Prior to Bet on the Farm!, produce that was being trucked into Las Vegas was not equal to the chefs or the restaurants of Las Vegas. Now, with the market going into its second winter, there is finally a balance of world class chefs using world class products from California and the local farmers from Las Vegas.

KT: What role does food play in Las Vegas' economy? Has Bet On the Farm! changed the landscape for local farmers?

DT: Las Vegas and the state of Nevada collect more taxes from retail and dining sales than from gambling. With restaurants and chefs buying local produce, the increase of production in and around southern Nevada has skyrocketed. In a down economy, 90% of local producers are planning on an 80% to 100% expansion of their farms in the next year.

The most significant thing that Bet on the Farm! has done is create a place where producers/ farmers have a podium to showcase their products to the local community and the restaurant industry of Las Vegas for the first time.

KT: Las Vegas presumably isn't on the cutting edge when it comes to composting.
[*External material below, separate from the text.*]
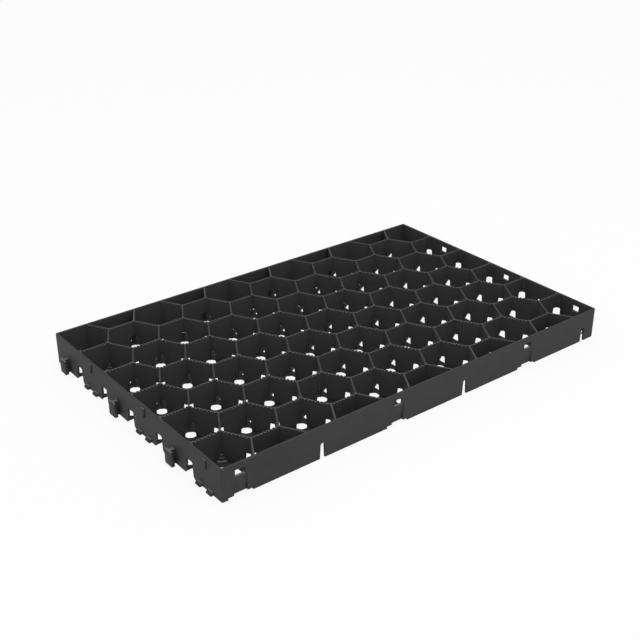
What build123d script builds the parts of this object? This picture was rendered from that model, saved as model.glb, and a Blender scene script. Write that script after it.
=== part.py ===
from build123d import *
from math import sqrt
import os

# Ground stabilizer grid: one moulded plastic honeycomb panel.
# X runs along the long side, Y away from the slotted long side, Z up from the ground.

# Honeycomb lattice
cell_flats = 60.0          # pitch of the cells across their flats
columns = 11               # columns of cells along X, odd so that both ends are alike
rows = 6                   # full cells in an even column along Y
corners = 6                # of a cell
turned = 180 / corners     # turns a cell's corners onto the middles of its webs, in degrees
cell_side = cell_flats / sqrt(3)
column_pitch = 1.5 * cell_side

# Body
height = 39.4              # ground to rim
web = 2.0                  # honeycomb wall
rim_wall = 2.6             # side wall round the panel
end_outset = 4.0           # outer face of a short side wall beyond the last junctions
panel_gap = 2.0            # between the side walls of two joined panels
corner_radius = 2.0        # vertical edges of the panel

# Foot: its openings have their corners at the webs, so it is narrow under a web and wide at a junction
foot_thickness = 2.6
foot_flange = 8.8          # full width of the foot under the middle of a web
drain_radius = 6.9         # to the corners of the hole, at the foot's top
drain_flare = 1.4          # widening of the hole down to the ground
drain_sides = 6

# Arch cut through the webs at each junction
arch_half = 7.2            # junction to the end of each web
arch_top = 19.8
arch_shoulder = 2.2        # bevel under the arch's crown
door_half = 7.2            # half width of the arches through the short side walls
door_sill = 1.6            # room under the foot behind such an arch

# Closed cone in place of the drain hole and the arch at four junctions
cone_foot_radius = 5.4
cone_top_radius = 2.3
cone_height = 10.0
cone_wall = 1.4
cone_sides = 12

# Hooks on two sides that drop into the slots of the next panel
hook_reach = 7.5           # head's outer face from the side wall's outer face
hook_head = 12.0           # width of the head along the side
hook_head_thickness = 2.2
hook_stem = 4.2
hook_height = 18.0
slot_clearance = 0.8       # each side of the stem at the slot's top
slot_flare = 1.1           # widening each side down to the ground
slot_height = 19.0

# Catch below the rim on the hook sides and the window that takes it
catch_width = 6.0
catch_low = 26.5
catch_high = 37.0
catch_lip = 1.2            # upright face at the catch's bottom
catch_reach = 3.6          # at the lip
catch_top_reach = 0.9
catch_clearance = 0.3
window_width = 12.0
window_low = 24.8
window_high = 31.8

# Lead-in under the window: the wall leans inwards towards the ground
lead_width = 16.4
lead_depth = 3.0
lead_high = 24.0

# Foot tabs below the catch and the notch that they enter
tab_width = 9.0
tab_spacing = 20.0
tab_reach = 3.4
tab_height = 4.4
tab_flat = 1.4             # upright part of the tab's outer face
notch_width = 30.2
notch_depth = 9.0          # through the side wall and the foot behind it
notch_height = 4.4

# Connectors on the long sides stand this far from their column's middle
long_side_offset = 1.2

# Places worked out from the lattice
lattice_length = (columns - 1) * column_pitch + cell_side
lattice_depth = rows * cell_flats
left = -end_outset
right = lattice_length + end_outset
front = panel_gap / 2
back = lattice_depth - panel_gap / 2
middle = Vector((left + right) / 2, (front + back) / 2)
shift = Vector(hook_reach / 2, -hook_reach / 2) - middle


def column_x(column):
    """Centre of a column of cells."""
    return cell_side / 2 + column * column_pitch


def cell_centres():
    """Centres of all cells; odd columns start and end with a half cell."""
    centres = []
    for column in range(columns):
        if column % 2 == 0:
            heights = [cell_flats * (row + 0.5) for row in range(rows)]
        else:
            heights = [cell_flats * row for row in range(rows + 1)]
        centres += [Vector(column_x(column), y) for y in heights]
    return centres


def junctions():
    """Points where three webs meet, and where a web meets a short side wall."""
    points = []
    for column in range(columns):
        if column % 2 == 0:
            heights = [cell_flats * row for row in range(1, rows)]
        else:
            heights = [cell_flats * (row + 0.5) for row in range(rows)]
        for y in heights:
            points.append(Vector(column_x(column) - cell_side / 2, y))
            points.append(Vector(column_x(column) + cell_side / 2, y))
    return points


def cone_places():
    """The four junctions that stay closed and carry a cone."""
    near_end = column_x(1) - cell_side
    far_end = column_x(columns - 2) + cell_side
    return [Vector(x, y) for x in (near_end, far_end)
            for y in (cell_flats, lattice_depth - cell_flats)]


def open_junctions():
    """Junctions with a drain hole and an arch."""
    return [point for point in junctions()
            if min((point - cone).length for cone in cone_places()) > cell_side / 2]


def outline():
    """Plan outline of the panel."""
    return Pos(middle) * RectangleRounded(right - left, back - front, corner_radius)


def inside():
    """Plan of everything within the side walls."""
    return Pos(middle) * Rectangle(right - left - 2 * rim_wall, back - front - 2 * rim_wall)


def repeated(shape, places):
    return Sketch() + [Pos(place) * shape for place in places]


def web_plan():
    """Plan of the honeycomb webs and the side walls."""
    cell = RegularPolygon((cell_flats - web) / 2, corners, major_radius=False)
    return outline() - (inside() & repeated(cell, cell_centres()))


def foot_plan():
    """Plan of the foot."""
    opening = RegularPolygon((cell_flats - foot_flange) / 2, corners, rotation=turned)
    return outline() - (inside() & repeated(opening, cell_centres()))


def arches():
    """Posts that cut the arches; their faces stand square to the webs that meet there."""
    plan = RegularPolygon(arch_half, corners, major_radius=False, rotation=turned)
    post = Pos(0, 0, foot_thickness) * extrude(plan, arch_top - foot_thickness)
    post = chamfer(post.faces().sort_by(Axis.Z)[-1].edges(), arch_shoulder)
    return [Pos(point) * post for point in open_junctions()]


def tapered(ground_radius, top_radius, top, sides):
    """Solid that stands on the ground and tapers between two many-sided outlines."""
    turn = 180 / sides
    low = RegularPolygon(ground_radius, sides, rotation=turn)
    high = Pos(0, 0, top) * RegularPolygon(top_radius, sides, rotation=turn)
    return loft([low.face(), high.face()])


def drains():
    """Drain holes through the foot, flared down to the ground."""
    hole = tapered(drain_radius + drain_flare, drain_radius, foot_thickness, drain_sides)
    return [Pos(point) * hole for point in open_junctions()]


def cones():
    """Outer solids and cores of the hollow cones on the closed junctions."""
    shell = tapered(cone_foot_radius, cone_top_radius, cone_height, cone_sides)
    core = tapered(cone_foot_radius - cone_wall, cone_top_radius - cone_wall,
                   cone_height - cone_wall, cone_sides)
    shells = [Pos(place) * shell for place in cone_places()]
    cores = [Pos(place) * core for place in cone_places()]
    return shells, cores


def side_places():
    """Placings on the side walls: hooks, catches, slots and windows.

    Local x runs along the side, local y points out of the panel and z is up.
    """
    middles = [cell_flats * (row + 0.5) for row in range(rows)]
    along = [column_x(column) + long_side_offset for column in range(0, columns, 2)]
    hooks = [Location((left, y, 0), (0, 0, 90)) for y in middles[1::2]]
    hooks += [Location((x, back, 0), (0, 0, 0)) for x in along[1::2]]
    catches = [Location((left, y, 0), (0, 0, 90)) for y in middles[0::2]]
    catches += [Location((x, back, 0), (0, 0, 0)) for x in along[0::2]]
    slots = [Location((right, y, 0), (0, 0, -90)) for y in middles[1::2]]
    slots += [Location((x, front, 0), (0, 0, 180)) for x in along[1::2]]
    windows = [Location((right, y, 0), (0, 0, -90)) for y in middles[0::2]]
    windows += [Location((x, front, 0), (0, 0, 180)) for x in along[0::2]]
    return hooks, catches, slots, windows


def bar(width, profile):
    """Bar along local x whose cross-section is a list of (y, z) points."""
    section = Plane.YZ * make_face(Polyline(*profile, close=True))
    return extrude(section, width / 2, both=True)


def hook():
    """T-shaped hook: a head held off the wall by a stem."""
    outer_edge = (Align.CENTER, Align.MAX)
    head = Pos(0, hook_reach) * Rectangle(hook_head, hook_head_thickness, align=outer_edge)
    stem = Pos(0, hook_reach) * Rectangle(hook_stem, hook_reach + rim_wall / 2, align=outer_edge)
    return extrude(head + stem, hook_height)


def catch_and_tabs():
    """Snap catch under the rim with two sloped tabs at the foot."""
    root = -rim_wall / 2
    catch = bar(catch_width, [
        (root, catch_low), (catch_reach, catch_low), (catch_reach, catch_low + catch_lip),
        (panel_gap - catch_clearance, window_high - catch_clearance),
        (catch_top_reach, catch_high), (root, catch_high)])
    tab = bar(tab_width, [
        (root, 0), (tab_reach, 0), (tab_reach, tab_flat), (0, tab_height), (root, tab_height)])
    return [catch] + [Pos(side * tab_spacing / 2) * tab for side in (-1, 1)]


def slot():
    """Tapered slot with a round top, and room behind it for the next panel's head."""
    top_half = hook_stem / 2 + slot_clearance
    foot_half = top_half + slot_flare
    shoulder = slot_height - top_half
    mouth = Polygon(
        (-foot_half, 0), (foot_half, 0), (top_half, shoulder), (-top_half, shoulder), align=None)
    opening = Plane.XZ * (mouth + Pos(0, shoulder) * Circle(top_half))
    through = extrude(opening, 2 * rim_wall, both=True)
    pocket_depth = hook_reach + slot_clearance - panel_gap - rim_wall
    pocket = Box(hook_head + 2 * slot_clearance, pocket_depth, slot_height,
                 align=(Align.CENTER, Align.MAX, Align.MIN))
    return through + Pos(0, -rim_wall) * pocket


def lead_wedge():
    """Inner side of the leaning stretch of wall under a window."""
    inner = -rim_wall - lead_depth
    return bar(lead_width + 2 * rim_wall, [
        (-rim_wall / 2, 0), (inner, 0), (-rim_wall, lead_high), (-rim_wall / 2, lead_high)])


def window_cuts():
    """Window, the lean below it on the outer side, and the notch for the tabs."""
    window = Pos(0, 0, window_low) * Box(
        window_width, 4 * rim_wall, window_high - window_low,
        align=(Align.CENTER, Align.CENTER, Align.MIN))
    lean = bar(lead_width, [
        (0, lead_high), (-lead_depth, 0), (rim_wall, 0), (rim_wall, lead_high)])
    notch = bar(notch_width, [
        (rim_wall, 0), (-notch_depth, 0), (-notch_depth, notch_height), (rim_wall, notch_height)])
    return [window, lean, notch]


def arch_doors():
    """Arches through the short side walls, open under the plate behind them."""
    face = Rectangle(2 * door_half, arch_top, align=(Align.CENTER, Align.MIN))
    door = extrude(Plane.XZ * face, rim_wall, both=True)
    crown = [edge for edge in door.edges().filter_by(Axis.Y) if edge.center().Z > arch_top / 2]
    door = chamfer(crown, arch_shoulder)
    sill = Box(2 * door_half, 2 * door_half, door_sill, align=(Align.CENTER, Align.CENTER, Align.MIN))
    heights = [cell_flats * row for row in range(1, rows)]
    return ([Location((left, y, 0), (0, 0, 90)) * (door + sill) for y in heights]
            + [Location((right, y, 0), (0, 0, -90)) * (door + sill) for y in heights])


def placed(places, shapes):
    return [place * shape for place in places for shape in shapes]


hook_sites, catch_sites, slot_sites, window_sites = side_places()
cone_shells, cone_cores = cones()
walls = Pos(0, 0, foot_thickness) * extrude(web_plan(), height - foot_thickness)
additions = [walls] + placed(hook_sites, [hook()]) + placed(catch_sites, catch_and_tabs())
additions += placed(window_sites, [lead_wedge()])
cuts = arches() + drains() + arch_doors()
cuts += placed(slot_sites, [slot()]) + placed(window_sites, window_cuts())
panel = extrude(foot_plan(), foot_thickness) + additions - cuts
panel = panel + cone_shells - cone_cores
panel = Pos(shift) * panel
panel.label = "honeycomb_grid"
os.makedirs("parts", exist_ok=True)
export_step(panel, "parts/honeycomb_grid.step")
print("panel", panel.bounding_box().size, panel.volume, len(panel.solids()))
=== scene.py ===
"""Looks of a ground stabilizer grid: one moulded plastic honeycomb panel on a white studio floor.

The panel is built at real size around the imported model, in metres, with X along its long side,
Y away from the slotted long side and Z up from the ground.
"""

import logging
import math
from dataclasses import dataclass, field
from enum import Enum

import bmesh
import bpy
from mathutils import Matrix, Vector


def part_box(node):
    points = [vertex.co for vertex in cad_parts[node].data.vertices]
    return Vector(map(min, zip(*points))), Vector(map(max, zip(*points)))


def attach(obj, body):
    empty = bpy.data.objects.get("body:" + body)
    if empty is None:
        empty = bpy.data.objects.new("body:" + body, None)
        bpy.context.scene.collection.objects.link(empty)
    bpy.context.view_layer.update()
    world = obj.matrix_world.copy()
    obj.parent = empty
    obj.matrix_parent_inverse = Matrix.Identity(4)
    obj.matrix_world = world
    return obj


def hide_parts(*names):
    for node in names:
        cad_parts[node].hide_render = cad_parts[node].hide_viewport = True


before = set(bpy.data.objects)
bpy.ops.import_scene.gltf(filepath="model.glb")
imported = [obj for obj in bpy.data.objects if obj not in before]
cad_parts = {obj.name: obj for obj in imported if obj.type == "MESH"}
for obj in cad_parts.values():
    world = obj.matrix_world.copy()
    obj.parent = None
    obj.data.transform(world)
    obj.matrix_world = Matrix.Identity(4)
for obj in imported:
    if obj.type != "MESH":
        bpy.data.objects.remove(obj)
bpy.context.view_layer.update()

MM = 0.001
NODE = "honeycomb_grid"
SIXTH = math.pi / 3                  # from one corner of a hexagon to the next
BEVEL_SEGMENTS = 2
BEVEL_ROUND = 0.5                    # bevel profile that follows a quarter circle
WHITE = (1.0, 1.0, 1.0, 1.0)
MIX_SHARE = 0                        # input of a Mix node that says how much of B it takes
COLOUR_A, COLOUR_B = 6, 7            # inputs of a Mix node for colours
COLOUR_MIXED = 2                     # its output
VALUE_A, VALUE_B = 2, 3              # inputs of a Mix node for values
Outline = list[tuple[float, float]]
log = logging.getLogger("grid")


class Join(Enum):
    """How one solid is worked into another."""

    ADD = "UNION"
    CUT = "DIFFERENCE"


class Side(Enum):
    """A side of the panel, as the turn in degrees that takes its outward direction from +Y."""

    BACK = 0
    LEFT = 90
    FRONT = 180
    RIGHT = -90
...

How do you deal with all the food waste and kitchen scraps from three restaurants? Have you implemented other sustainable initiatives at the three Batali/Bastianich Vegas outposts?

DT: Zach, Jason, and Nicole started the sustainable/green programs in Las Vegas. The composting of food waste and bio-diesel is relatively simple. When the farmers come for deliveries they pick up the kitchen waste (food waste and fryer oil)and take it back to the farm. It took a little organizing and figuring out schedules but it runs pretty smooth now. All the lights in the walk-ins are on timers, all faucets have water control aerators, hand dryers in all restrooms, over all communicating and education with staff about changing habits and trying to conserve where we can.

KT: You've turned your own front yard in downtown Las Vegas into an edible landscaping experiment. What have you learned so far? Are you hoping to inspire your neighbors to become front yard farmers?

DT: It's an experiment with the University of Nevada Cooperative Extension on high density urban farming. The hope is that we will educate and inspire others to do the same and change the way we eat and view food in Las Vegas. With having a front yard with 60 fruit trees and four vegetable beds, everyone who passes by can't believe what they see and smell.

In late February, the whole yard is in pink and white bloom with beets, carrots, radishes and lettuces filling the beds. I love being a part of the process of each season. We hold classes on watering with responsibility, pruning for each season, soil wealth, and planting cycles.

KT: How do you find the time to fulfill your duties at Carnevino, B & B Ristorante, and Otto Las Vegas, oversee the Bet On The Farm! market, tend your own front yard farm, and work with the University of Nevada Cooperative Extension to research drought tolerant varieties of fruits and vegetables?

DT: It's not work to me, I have a passion about food and who is producing it. Farmers are some of the most interesting and wonderful people I have ever met. I'm honored to be able to help where I can and to be considered a friend to them.

Whether I'm in the restaurants, working at the University of Nevada Cooperative Extension under Professor Robert Morris, or on the farms, it's my dreams come true! I am the happiest chef in all of Las Vegas!